15 thoughts on “At Last, The Mighty Toltec”

  1. I had the opportunity to hear the unrevised version of the piece on the NPR website and though that wasn’t the complete piece, what I heard was more interesting and beautiful. For what reason did he “revise” it?

  2. It was the “old” coda I heard and like I said, it was very expressive and beautiful…and certainly more original than the revised edition. Don’t get me wrong but I think this may be his weakest symphony. Not that it doesn’t have anything interesting to say (I like the first movement a lot)…it just doesn’t have the fire of the 6th or 8th. Its definitely worth a listen though!

  3. I have and continue to have mixed feelings about the entirety of the Glass symphonies. I’m ashamed to admit it because there is some good music there, but 1 and 4, I sort of dismiss out of hand because of their basis being other people’s music. 2 is a huge monolithic almost static beast.
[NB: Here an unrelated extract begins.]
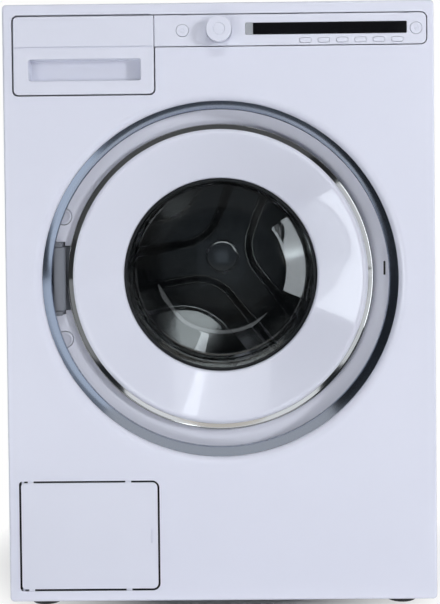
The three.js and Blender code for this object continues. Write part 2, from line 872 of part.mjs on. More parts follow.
function drumBack() {
  const outer = drumInner - seat;
  const pockets = Array.from({ length: starArms }, (_, i) => {
    const angle = starTurn + 2 * Math.PI * (i + 0.5) / starArms;
    const front = outer * pocketRadiusShare + starRelief / 2;
    const rear = outer * pocketRadiusShare - starRelief / 2;
    const reach = outer * pocketPlaceShare;
    const cone = new THREE.CylinderGeometry(rear, front, starRelief + overrun, innerSteps);
    const middle = starFront + (starRelief - overrun) / 2;
    return cone.translate(reach * Math.cos(angle), middle, reach * Math.sin(angle));
  });
  const disc = turned([
    [0, starFront],
    [outer - starRelief, starFront],
    [outer - starRelief / 2, drumRear - 2 * drumWall],
    [outer, drumRear - 2 * drumWall],
    [outer, drumRear - drumWall],
    [0, drumRear - drumWall],
  ], innerSteps);
  return cut(disc, ...pockets);
}

function lifter() {
  const reach = drumInner * Math.cos(Math.PI / innerSteps) - seat;
  const foot = -reach - overrun;
  const top = reach - lifterHeight - overrun;
  const [near, far] = [drumFront + drumRounding * 3 / 2 + lifterMargin, starFront - lifterMargin];
  const bar = plate(outline([
    [-lifterWidth / 2, foot, 0],
    [lifterWidth / 2, foot, 0],
    [lifterWidth / 2, -reach + drumWall, 0],
    [lifterWidth / 5, lifterHeight - reach, lifterWidth / 8],
    [-lifterWidth / 5, lifterHeight - reach, lifterWidth / 8],
    [-lifterWidth / 2, -reach + drumWall, 0],
  ]), near, far);
  const slope = lifterHeight / 2;
  return meet(bar, turned([[reach, near], [top, near + slope], [top, far - slope], [reach, far]]));
}

const hubCap = () => turned([
  [0, starFront - hubCapRise],
  [hubCapRadius * hubInnerShare, starFront - hubCapRise * hubInnerRiseShare],
  [hubCapRadius * hubOuterShare, starFront - hubCapRise * hubOuterRiseShare],
  [hubCapRadius, starFront - seat],
  [0, starFront - seat],
], midSteps);

const drumShaft = () => turned([
  [0, drumRear - drumWall + seat],
  [3 * shaftRadius, drumRear - drumWall + seat],
  [3 * shaftRadius, drumRear + 2 * drumWall],
  [shaftRadius, drumRear + 4 * drumWall],
  [shaftRadius, pulleyRear - seat],
  [0, pulleyRear - seat],
], midSteps);

// Drum pulley: rim, hub and spokes
const pulleyHub = 2 * shaftRadius;

function drumPulley() {
  const rim = cut(
    rodY(pulleyRadius, pulleyFront, pulleyRear, 0, 0, innerSteps),
    rodY(pulleyRadius - rimWall, pulleyFront - overrun, pulleyRear + overrun, 0, 0, innerSteps),
  );
  const spokes = Array.from({ length: pulleySpokes / 2 }, (_, i) => block(
    rimWall / 2 - pulleyRadius, pulleyRadius - rimWall / 2, pulleyFront + rimWall, pulleyRear - rimWall,
    -shaftRadius / 2, shaftRadius / 2,
  ).rotateY(2 * Math.PI * i / pulleySpokes));
  return cut(
    join(rim, rodY(pulleyHub, pulleyFront, pulleyRear), ...spokes),
    rodY(shaftRadius + seat, pulleyFront - overrun, pulleyRear + overrun),
  );
}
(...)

I never get too excited about it, but I see it as Glass taking a serious look at symphonic form. 3 is a masterpiece. I’ve had mixed feelings about 5 but it’s come to grow on me. I know it’s criticized for being bloated and over-the-top, but there’s actually a lot of good music in there, and its effect, if one has the time and inclination to sit through it from beginning to end, is impressive. I had mixed feelings about 6 at its premiere at the beginning of 2002 and didn’t think much of it. I was waiting for something more like the stuff I liked at the time (the portrait trilogy), but then when I heard it at the end of 2005 when it was paired at the premiere of 8. On second hearing it became a totally different piece (probably I changed) and it’s now up there with 3 and 8 as the best Glass symphonies. What’s important about 7 is how I see it relating to 8, which is my favorite. They were written within a year of each other. In other words, this may seem obvious, but there could be no 8 without 7. The story of the Glass symphonies continues to make me believe in the anti-masterpiece theory that in fact there are no masterpieces, we are all simply observing a great artist’s conversation with himself.
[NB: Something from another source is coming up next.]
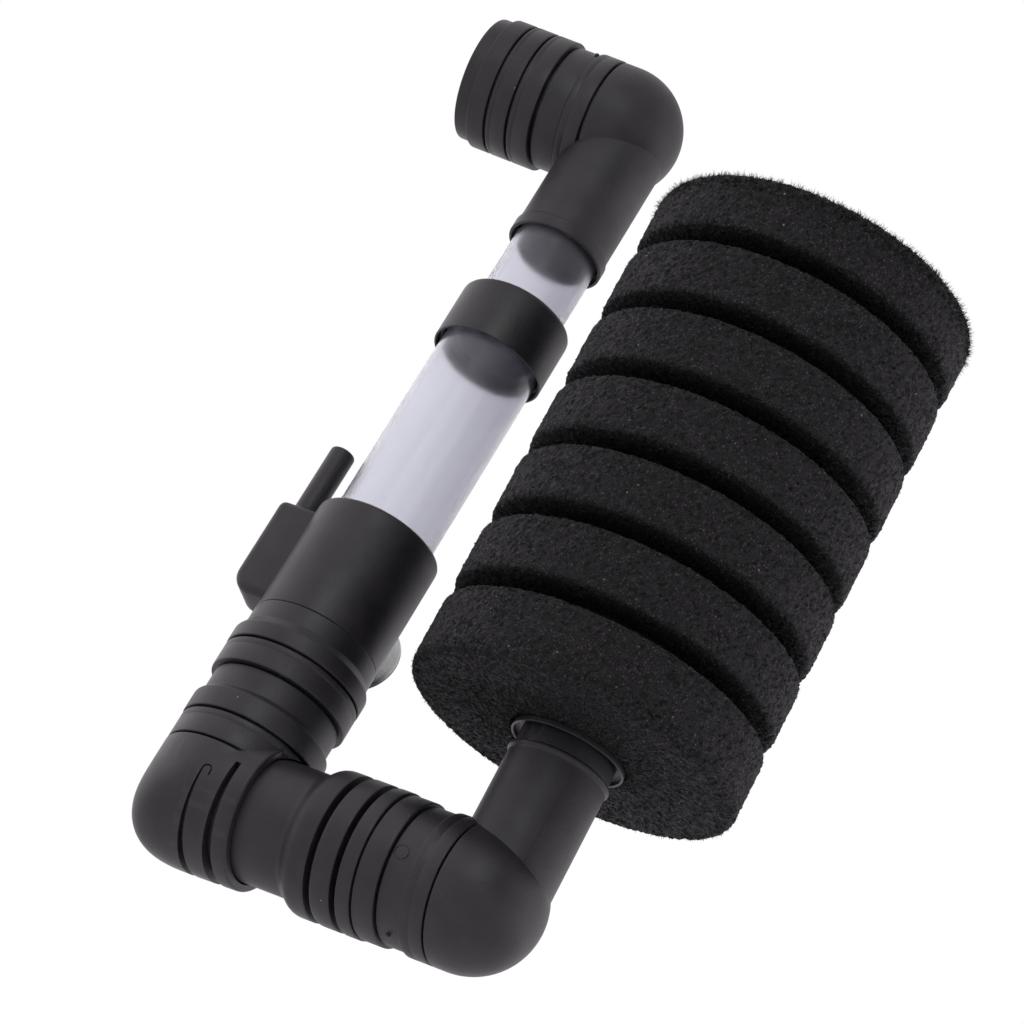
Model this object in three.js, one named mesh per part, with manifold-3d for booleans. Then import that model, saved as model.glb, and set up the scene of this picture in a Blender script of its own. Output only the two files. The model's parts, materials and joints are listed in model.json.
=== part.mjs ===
// Sponge filter for an aquarium: an air-lift tube on a suction cup, joined by a swivelling
// U-shaped pipe to a grooved foam cartridge. Millimetres, +Z up, +X from the lift tube to the
// sponge, +Y towards the glass. The origin is the centre of the suction cup on the glass.
import * as THREE from 'three';
import { ConvexGeometry } from 'three/addons/geometries/ConvexGeometry.js';
import { mergeVertices } from 'three/addons/utils/BufferGeometryUtils.js';
import Module from 'manifold-3d';

const wasm = await Module();
wasm.setup();

// ---------- driving dimensions ----------
const SEGMENTS = 24;
const DRILL_SEGMENTS = 8;
const DOME_STEPS = 5;
const GROOVE_DEPTH = 0.9;
const FIT_GAP = 0.35; // radial play between parts that slide or turn in each other
const FACE_GAP = 0.3; // gap between faces that meet

// Heights along the lift tube are counted from the axis of the bottom link pipe.
const GLASS_Y = 17.5; // from the lift tube's axis to the glass
const CUP_Z = 45.5; // height of the suction cup
const BARREL = { radius: 12.65, bottom: 36.6, top: 61, bore: 7.8, spigotBottom: 24, spigot: 10.5 };
const CHAMBER = { radius: 9.6, bottom: 37.6, top: 44.6 };
const TUBE_SEAT_Z = 45.2;
const OUTER_TUBE = { radius: 10.05, bore: 9.1, bottom: 45.5, top: 111 };
const INNER_TUBE = { radius: 8.65, bore: 7.65, bottom: 106.5, top: 148 };
const COLLAR = { radius: 11.4, bottom: 103.9, top: 116.4, lip: 1, mouth: 10.95 };
const AIR_BOX = { outer: -20, inner: -10.9, halfWidth: 4.5, bottom: 39.8, top: 60.4, corner: 4, edge: 1 };
const AIR_PORT = { radius: 1.2, height: 42.4 };
const NOZZLE = { x: -16.2, radius: 2.5, bore: 1.1, bottom: 54, top: 75.9, shank: 1.95, shoulder: 61 };
const CUP = { radius: 8, rim: 1, neck: 1.4, head: 2.8, wall: 0.9 };

const OUTLET_Z = 164; // axis of the outlet pipe
const OUTLET_TURN = 8.8; // degrees that the outlet stands turned about the lift tube
const OUTLET_DOME = { x: -2.5, radius: 13.05 };
const OUTLET_LEG = { radius: 9.55, bottom: 132, lip: 9.95, lipTop: 134.6, bore: 7.65 };
const OUTLET_BORE = 10.3;
const CORNER = { radius: 13.75, fullness: 3 }; // fullness 2 would be a ball, and more is squarer
const LOWER_ELBOW = { top: 36.3, socketBottom: 22.2, bore: 8.4, collarEnd: 10.8, linkSocketStart: 1.6 };
const LINK = { radius: 11.7, bore: 9.4, start: 2, chamfer: 20.6, band: 23, end: 27, bandRadius: 13.75 };
const COUPLER = { start: 28.1, end: 32.3, radius: 13.75, spigot: 11, bore: 9.4, reach: 10.5 };
const SPONGE_AXIS_X = 56.4; // from the lift tube's axis to the sponge's axis
const ARM_TILT = 5.2; // degrees that the sponge arm stands turned about the link pipe
const SPONGE_ELBOW = { start: 33.5, socketEnd: 44.6, legRadius: 9.55, legTop: 28.1, lip: 9.95 };
const SPONGE_DOME = { x: 53.7, radius: 13.4 };
const LEG_SOCKET = { radius: 8.4, bottom: 16 };
const CORE = { neck: 9.2, radius: 8.1, bore: 6.9, top: 124, shoulder: 31.9 };
const CORE_WINDOW = { width: 4.4, height: 9, rows: 5, pitch: 17, first: 39 };
const FLANGE = { radius: 11.05, skirt: 0.55, bottom: 31.2, webBottom: 32.2, top: 32.8 };
const SPONGE = { radius: 31.9, bottom: 33.1, top: 137, bore: 8.45 };
const DISC = { count: 7, firstEnd: 45.8, pitch: 15.07, groove: 3.6, grooveRadius: 22 };

const black = { color: 0x2e2d30, roughness: 0.5, metalness: 0 };
const foamBlack = { color: 0x171717, roughness: 0.95, metalness: 0 };
const clear = { color: 0xcfcddc, roughness: 0.15, metalness: 0 };
const softClear = { color: 0x9a9ca0, roughness: 0.25, metalness: 0 };
const rubber = { color: 0x1c1c1e, roughness: 0.8, metalness: 0 };

// ---------- solids ----------
function solid(geometry) {
  const bare = geometry.clone();
  bare.deleteAttribute('normal');
  bare.deleteAttribute('uv');
  const merged = mergeVertices(bare, 1e-4);
  const position = merged.getAttribute('position');
  const index = merged.getIndex().array;
  const corners = [];
  for (let i = 0; i < index.length; i += 3) {
    const [a, b, c] = [index[i], index[i + 1], index[i + 2]];
    if (a !== b && b !== c && c !== a) corners.push(a, b, c);
  }
  const triVerts = Uint32Array.from(signedVolume(position, corners) < 0 ? corners.reverse() : corners);
  const vertProperties = Float32Array.from(position.array);
  return new wasm.Manifold(new wasm.Mesh({ numProp: 3, vertProperties, triVerts }));
}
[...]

  4. No. 6 is a truly moving, wonderful piece. I don’t l know why it hasn’t caught on more (perhaps the sopranos feel they have something better to do). I actually really like no. 1 since it seems to have more Glass than Bowie in it. No. 2 is passable and no. 4 is unbearable (I have no idea why it gets performed so frequently). So basically, I really love numbers 3, 5, 6, and 8.
    It seems Glass’s most mediocre pieces get performed most frequently while his gems rarely see the light of day. I’m thinking that god-awful Timpani filth gets performed seemingly 10 times a year while Sixth has been performed only occasionally. Why is this?

  5. Well, 3 gets performed all the time because of its modest scale. I would say that 4 gets performed the next most frequently. It’s popular to play a movement or two from it. It’s really a re-harmonized collection of songs for orchestra. It’s fine, but again not my favorite. I think the lighter pieces are by definition more popular. 5, with it’s big orchestra, soloists and choirs is so expensive, it barely ever gets done but it has had some performances. DRD did it a couple years ago in Germany and is going to do it again in the spring in Basel.
    6 is being done in the Czech repubic in Nov. I would love to hear more orchestras and different sopranos give it a shot as Flanigan wasn’t my favorite. 1 got a performance last year in Calgary. The bigger problem is that No major American orchestra will go anywhere near one of these symphonies. Even 8…which is a crime.

  6. It is a crime indeed, for 8th Symphony is his best. Nevertheless, I feel like you are both being overly harsh to his other symphonies and it is a crime of sorts too.
    To start with, dismissing 1 and 4 on basis of some connection to other musicians is somewhat ridiculous.
    Yes, there are some recognizinble elements in there but as someone who actually heard the original albums I realized just how much new and different work Glass put in there. It’s not just a matter of orchestration, this is a very different beast musically speaking. The connection to Bowie and Eno doesn’t bother me at all because I recognize them more as sources of insparation than genuine musical contributors. Should I dismiss the amazing “Passages”, or the somewhat less amazing but nonetheless good “Music From the Screens” just because they were collaborative projects?
    I like “pure Glass” as much as anyone here but these other projects offer a great compliment to his solo work.
    But above all Symphony #1 is probably his second best one.
    Love, love “Subterraneans”! It’s got such a wonderful pieceful feel to it and it genuinly sounds so different from most everything Glass ever tackled. And, by the way, his take on “Some Are” is nothing short of brilliant. I truly recommend you seek out the almost impossibly hard to find original version by Bowie and compare it to the Glass’s version.
    Now Symphony #4 may be an acquired taste but that’s one of the reasons I like it. To me, it’s worth hearing just for “Sons of Silent Age” alone.
    I like #2 both musucially and conceptually. I admit that I don’t revisit it as much as some of his other works, but I come back to it for that quientessential Glass rhythm.
    I think it’s completely in the same league as #3, which I also really like and which has some advantages and disadvantages over #2. It’s certainly a little less “mechanic” in sound.
    As for #5… Well, it’s hard for me to think of it as a symphony. It’s just too epic for that. Yes, it’s occasionaly frustrating and has way too many false starts but man, does it ever have some amazing music. In particular, movement #5 is the one I come back to the most, with it’s haunting and almost somewhat offputing orchestration.
    Not something I could handle in one seating on an average day though.
    I’ve listened to both versions (with and sang Ginsberg’s voiceover) of #6 a number of times, but it’s still one I come back to the least. I still like it, though it’s not exactly my favorite style, but I just have to be in a very specific mood to enjoy it.
    Sorry, if this reply sounds too confused. It came out of me stream of consciousness style ­čśë .
    P.S. I take it, Glass has no plans whatsoever to back and finish the B/E Trilogy with “Lodger”.

  7. I always listen to the 6th with the Allen Ginsberg voice; and I wonder how it could be performed with another voice.
    My favourite is Low Symphony. In the beginning of the first movement, the music seems looking for a start, then there is a short dance like part, and a prolonged final part where the music seems looking for an end.

  8. The third movement on the recording is an orchestrated version of The Unutterable from Powaqqatsi.
    It works very well in the seventh symphony as a finale!